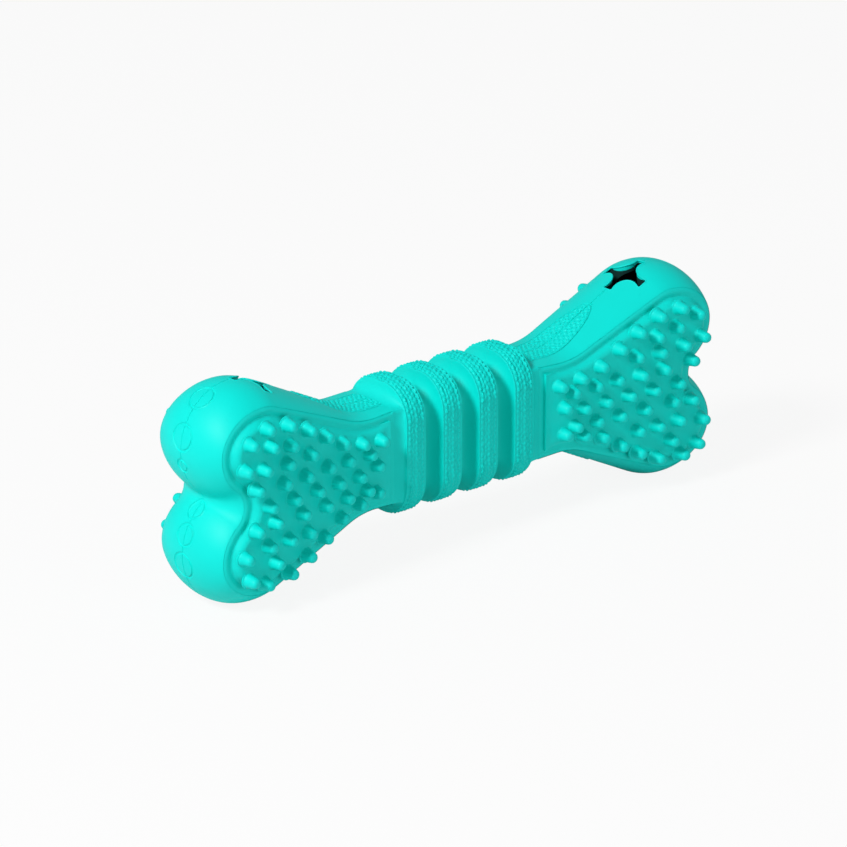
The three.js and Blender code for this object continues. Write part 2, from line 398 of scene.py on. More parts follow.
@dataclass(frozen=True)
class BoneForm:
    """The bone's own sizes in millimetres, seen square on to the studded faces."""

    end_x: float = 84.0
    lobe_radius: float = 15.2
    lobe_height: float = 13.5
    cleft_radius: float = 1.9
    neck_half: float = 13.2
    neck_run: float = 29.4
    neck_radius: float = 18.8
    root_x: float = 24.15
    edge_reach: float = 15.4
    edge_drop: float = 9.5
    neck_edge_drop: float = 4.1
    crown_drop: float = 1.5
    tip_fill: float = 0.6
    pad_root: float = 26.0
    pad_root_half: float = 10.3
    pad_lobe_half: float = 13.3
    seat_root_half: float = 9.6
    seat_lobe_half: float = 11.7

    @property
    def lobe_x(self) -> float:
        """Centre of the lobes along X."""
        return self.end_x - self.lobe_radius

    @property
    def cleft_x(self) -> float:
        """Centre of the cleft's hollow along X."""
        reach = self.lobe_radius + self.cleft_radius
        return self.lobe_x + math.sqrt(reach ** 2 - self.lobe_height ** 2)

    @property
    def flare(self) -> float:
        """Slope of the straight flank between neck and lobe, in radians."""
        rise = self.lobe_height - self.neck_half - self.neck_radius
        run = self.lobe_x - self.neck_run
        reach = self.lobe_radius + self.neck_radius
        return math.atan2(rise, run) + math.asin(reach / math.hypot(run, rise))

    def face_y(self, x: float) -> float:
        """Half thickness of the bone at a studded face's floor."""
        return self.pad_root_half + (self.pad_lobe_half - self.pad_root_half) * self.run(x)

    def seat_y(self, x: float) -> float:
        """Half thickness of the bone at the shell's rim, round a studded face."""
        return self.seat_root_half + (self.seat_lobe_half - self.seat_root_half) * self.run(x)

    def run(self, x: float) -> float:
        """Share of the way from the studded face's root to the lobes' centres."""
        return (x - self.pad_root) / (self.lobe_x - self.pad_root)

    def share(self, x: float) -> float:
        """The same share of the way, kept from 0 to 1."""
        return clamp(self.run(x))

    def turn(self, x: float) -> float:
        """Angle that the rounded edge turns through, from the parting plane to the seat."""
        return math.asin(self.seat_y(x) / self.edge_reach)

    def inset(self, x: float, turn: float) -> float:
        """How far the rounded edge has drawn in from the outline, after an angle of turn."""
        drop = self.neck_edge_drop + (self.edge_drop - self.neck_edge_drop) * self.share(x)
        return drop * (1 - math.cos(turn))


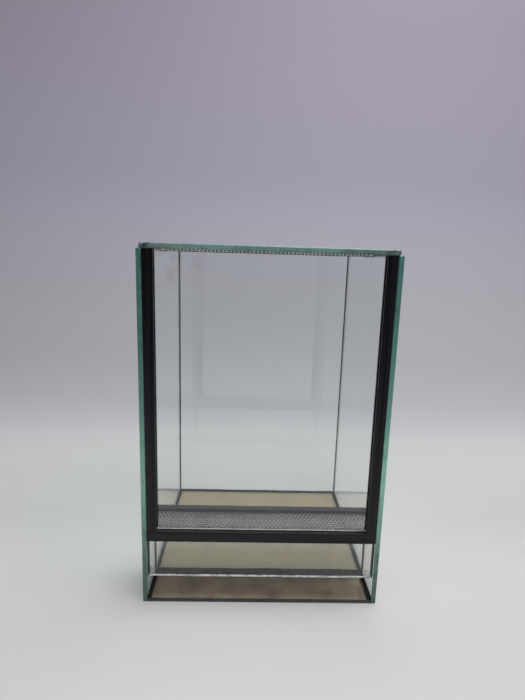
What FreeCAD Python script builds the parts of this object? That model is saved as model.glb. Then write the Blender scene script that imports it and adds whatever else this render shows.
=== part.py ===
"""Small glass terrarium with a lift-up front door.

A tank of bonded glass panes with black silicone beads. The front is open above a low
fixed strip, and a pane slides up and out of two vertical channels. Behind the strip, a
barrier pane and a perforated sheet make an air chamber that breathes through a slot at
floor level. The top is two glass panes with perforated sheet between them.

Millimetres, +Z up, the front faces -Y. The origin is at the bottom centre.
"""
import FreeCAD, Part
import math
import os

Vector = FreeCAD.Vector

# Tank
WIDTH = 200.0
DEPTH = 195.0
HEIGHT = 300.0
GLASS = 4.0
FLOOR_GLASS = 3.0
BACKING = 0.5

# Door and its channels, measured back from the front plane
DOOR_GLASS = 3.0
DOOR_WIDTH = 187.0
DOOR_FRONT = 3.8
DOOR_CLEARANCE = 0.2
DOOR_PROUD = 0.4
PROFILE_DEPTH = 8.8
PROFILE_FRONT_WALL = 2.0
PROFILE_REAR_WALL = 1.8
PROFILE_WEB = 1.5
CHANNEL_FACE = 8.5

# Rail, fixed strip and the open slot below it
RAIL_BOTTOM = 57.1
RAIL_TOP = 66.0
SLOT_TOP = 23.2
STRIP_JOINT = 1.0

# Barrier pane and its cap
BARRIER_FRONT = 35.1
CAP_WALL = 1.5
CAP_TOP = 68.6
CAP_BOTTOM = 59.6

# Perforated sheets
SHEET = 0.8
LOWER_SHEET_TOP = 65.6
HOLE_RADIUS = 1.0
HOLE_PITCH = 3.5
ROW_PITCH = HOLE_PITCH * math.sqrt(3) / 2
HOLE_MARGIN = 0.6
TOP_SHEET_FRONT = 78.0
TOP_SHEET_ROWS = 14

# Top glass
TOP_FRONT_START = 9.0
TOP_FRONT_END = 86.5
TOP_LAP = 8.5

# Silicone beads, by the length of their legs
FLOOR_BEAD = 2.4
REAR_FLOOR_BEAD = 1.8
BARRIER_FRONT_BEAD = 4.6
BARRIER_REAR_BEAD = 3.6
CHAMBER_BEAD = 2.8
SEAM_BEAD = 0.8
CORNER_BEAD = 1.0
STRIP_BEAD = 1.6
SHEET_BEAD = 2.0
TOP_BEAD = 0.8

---

YOUR OBJECTIVE — All of the lines above need to be given again exactly.

ANSWER TO THE PROBLEM —
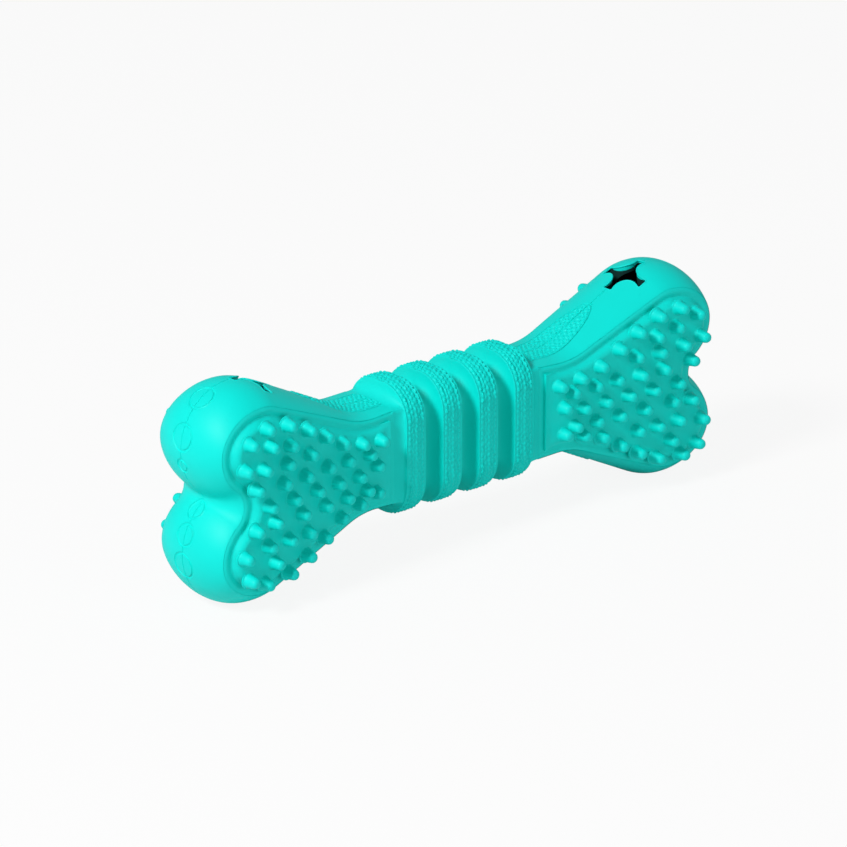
The three.js and Blender code for this object continues. Write part 2, from line 398 of scene.py on. More parts follow.
@dataclass(frozen=True)
class BoneForm:
    """The bone's own sizes in millimetres, seen square on to the studded faces."""

    end_x: float = 84.0
    lobe_radius: float = 15.2
    lobe_height: float = 13.5
    cleft_radius: float = 1.9
    neck_half: float = 13.2
    neck_run: float = 29.4
    neck_radius: float = 18.8
    root_x: float = 24.15
    edge_reach: float = 15.4
    edge_drop: float = 9.5
    neck_edge_drop: float = 4.1
    crown_drop: float = 1.5
    tip_fill: float = 0.6
    pad_root: float = 26.0
    pad_root_half: float = 10.3
    pad_lobe_half: float = 13.3
    seat_root_half: float = 9.6
    seat_lobe_half: float = 11.7

    @property
    def lobe_x(self) -> float:
        """Centre of the lobes along X."""
        return self.end_x - self.lobe_radius

    @property
    def cleft_x(self) -> float:
        """Centre of the cleft's hollow along X."""
        reach = self.lobe_radius + self.cleft_radius
        return self.lobe_x + math.sqrt(reach ** 2 - self.lobe_height ** 2)

    @property
    def flare(self) -> float:
        """Slope of the straight flank between neck and lobe, in radians."""
        rise = self.lobe_height - self.neck_half - self.neck_radius
        run = self.lobe_x - self.neck_run
        reach = self.lobe_radius + self.neck_radius
        return math.atan2(rise, run) + math.asin(reach / math.hypot(run, rise))

    def face_y(self, x: float) -> float:
        """Half thickness of the bone at a studded face's floor."""
        return self.pad_root_half + (self.pad_lobe_half - self.pad_root_half) * self.run(x)

    def seat_y(self, x: float) -> float:
        """Half thickness of the bone at the shell's rim, round a studded face."""
        return self.seat_root_half + (self.seat_lobe_half - self.seat_root_half) * self.run(x)

    def run(self, x: float) -> float:
        """Share of the way from the studded face's root to the lobes' centres."""
        return (x - self.pad_root) / (self.lobe_x - self.pad_root)

    def share(self, x: float) -> float:
        """The same share of the way, kept from 0 to 1."""
        return clamp(self.run(x))

    def turn(self, x: float) -> float:
        """Angle that the rounded edge turns through, from the parting plane to the seat."""
        return math.asin(self.seat_y(x) / self.edge_reach)

    def inset(self, x: float, turn: float) -> float:
        """How far the rounded edge has drawn in from the outline, after an angle of turn."""
        drop = self.neck_edge_drop + (self.edge_drop - self.neck_edge_drop) * self.share(x)
        return drop * (1 - math.cos(turn))


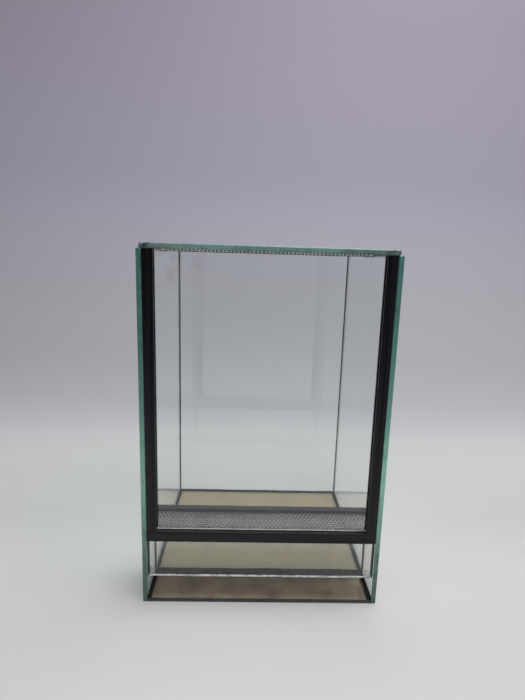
What FreeCAD Python script builds the parts of this object? That model is saved as model.glb. Then write the Blender scene script that imports it and adds whatever else this render shows.
=== part.py ===
"""Small glass terrarium with a lift-up front door.

A tank of bonded glass panes with black silicone beads. The front is open above a low
fixed strip, and a pane slides up and out of two vertical channels. Behind the strip, a
barrier pane and a perforated sheet make an air chamber that breathes through a slot at
floor level. The top is two glass panes with perforated sheet between them.

Millimetres, +Z up, the front faces -Y. The origin is at the bottom centre.
"""
import FreeCAD, Part
import math
import os

Vector = FreeCAD.Vector

# Tank
WIDTH = 200.0
DEPTH = 195.0
HEIGHT = 300.0
GLASS = 4.0
FLOOR_GLASS = 3.0
BACKING = 0.5

# Door and its channels, measured back from the front plane
DOOR_GLASS = 3.0
DOOR_WIDTH = 187.0
DOOR_FRONT = 3.8
DOOR_CLEARANCE = 0.2
DOOR_PROUD = 0.4
PROFILE_DEPTH = 8.8
PROFILE_FRONT_WALL = 2.0
PROFILE_REAR_WALL = 1.8
PROFILE_WEB = 1.5
CHANNEL_FACE = 8.5

# Rail, fixed strip and the open slot below it
RAIL_BOTTOM = 57.1
RAIL_TOP = 66.0
SLOT_TOP = 23.2
STRIP_JOINT = 1.0

# Barrier pane and its cap
BARRIER_FRONT = 35.1
CAP_WALL = 1.5
CAP_TOP = 68.6
CAP_BOTTOM = 59.6

# Perforated sheets
SHEET = 0.8
LOWER_SHEET_TOP = 65.6
HOLE_RADIUS = 1.0
HOLE_PITCH = 3.5
ROW_PITCH = HOLE_PITCH * math.sqrt(3) / 2
HOLE_MARGIN = 0.6
TOP_SHEET_FRONT = 78.0
TOP_SHEET_ROWS = 14

# Top glass
TOP_FRONT_START = 9.0
TOP_FRONT_END = 86.5
TOP_LAP = 8.5

# Silicone beads, by the length of their legs
FLOOR_BEAD = 2.4
REAR_FLOOR_BEAD = 1.8
BARRIER_FRONT_BEAD = 4.6
BARRIER_REAR_BEAD = 3.6
CHAMBER_BEAD = 2.8
SEAM_BEAD = 0.8
CORNER_BEAD = 1.0
STRIP_BEAD = 1.6
SHEET_BEAD = 2.0
TOP_BEAD = 0.8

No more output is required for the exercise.